Il a manqué à l’infortuné Nietzsche ce que Socrate appelait la grande science, — celle de l’amour. Nietzsche a d’ailleurs ignoré une moitié de l’humanité, la femme. « Je n’ai pas trouvé chez lui, dit sa sœur, la moindre trace d’une passion amoureuse. Toute son activité était employée aux choses de l’esprit et, pour le reste, il n’avait qu’une curiosité toute superficielle. Lui-même, plus tard, parut souffrir beaucoup de n’avoir pu éprouver une passion d’amour. » Ce n’est pas seulement son cœur, selon nous, c’est son intelligence qui en souffrit, c’est sa philosophie tout entière, ignorante de l’éternel féminin, qui est aussi l’éternel charme, l’éternelle douceur et l’éternelle bonté.
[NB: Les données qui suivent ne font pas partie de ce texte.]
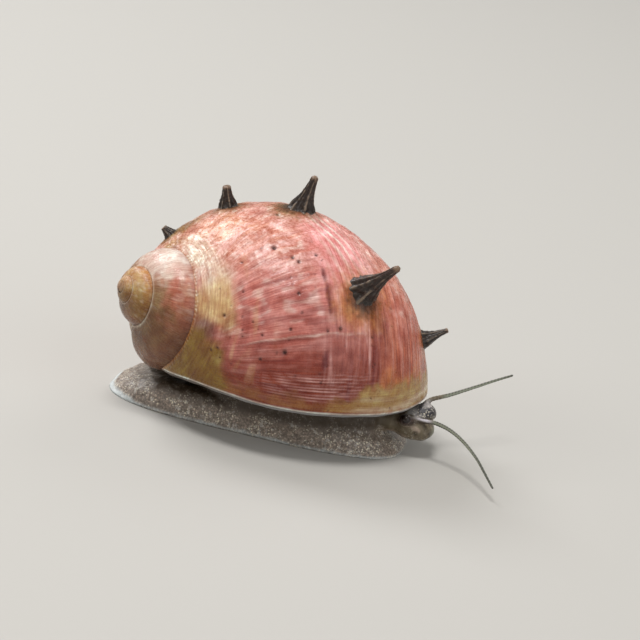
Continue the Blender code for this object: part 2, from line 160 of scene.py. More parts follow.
# The body whorl: the last full turn of the shell, thick limy shell with a thin horny coat. The
# callus rounds it out on the left, and it ends in the lip, which lies level and close over the
# foot. A snail adds shell only at the lip, so each whorl is the last one grown by a fixed ratio.
SHELL_TIP = np.array((-8.63, -4.87, 7.53)) * MM
AXIS_YAW = math.radians(38.4)
AXIS_DIP = math.radians(14.1)
TURN_RATIO = 2.137
LAST_TURN_FLARE = 0.117
LAST_TURN_ANGLE = math.radians(196)
OVAL_ALONG_AXIS = 14.25 * MM
OVAL_OFF_AXIS = -0.27 * MM
OVAL_LONG = 10.9 * MM
OVAL_SHORT = 10.2 * MM
OVAL_TILT = math.radians(21.7)
LIP_HEIGHT = 2.83 * MM
LEFT_HALF_LENGTH = 10.2 * MM
LEFT_HALF_WIDTH = 6.6 * MM
LEFT_FREE_SHARE = 0.9
LEFT_BLEND = 3.0 * MM
CALLUS_CENTRE = np.array((0.3, 1.0, 5.2)) * MM
CALLUS_SIZE = np.array((7.9, 5.35, 6.3)) * MM
CALLUS_BLEND = 0.09
MEAN_RADIUS = 8.5
FRONT_SIZE = 1.2
BODY_CENTRE = np.array((0.2 * MM, 0.2 * MM, LIP_HEIGHT))
BODY_GRID = 304
BODY_REACH = 15 * MM
NOISE_SLOPES = np.random.default_rng(5).normal(size=(4096, 3))
NOISE_SLOPES /= np.linalg.norm(NOISE_SLOPES, axis=1)[:, None]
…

S’il avait aimé, s’il avait été aimé, ce nouveau Moïse ne serait pas descendu de la montagne avec cette table de la loi : « Soyez durs ! »

IV

On a très justement dit qu’on ne peut condamner en bloc les théories de Nietzsche « sous prétexte que des médiocres et des impuissans gonflés de vanité lui empruntent quelques-uns de ses préceptes, arbitrairement détachés de l’ensemble de sa doctrine, pour justifier leurs appétits de jouissance égoïste ou leurs extravagantes prétentions à la grandeur[1]. » Cependant, il faut bien en convenir, les disciples ne détachent pas arbitrairement de l’ensemble un précepte particulier, quand ils rejettent toute croyance au bien et au mal ; car ce rejet est ici le principe même de la doctrine. En outre, comme il n’y a aucun signe auquel un « homme supérieur, » un « surhomme, » puisse se recon-

  1. Lichtenberger, La Philosophie de Nietzsche, Paris, Alcan, 1899.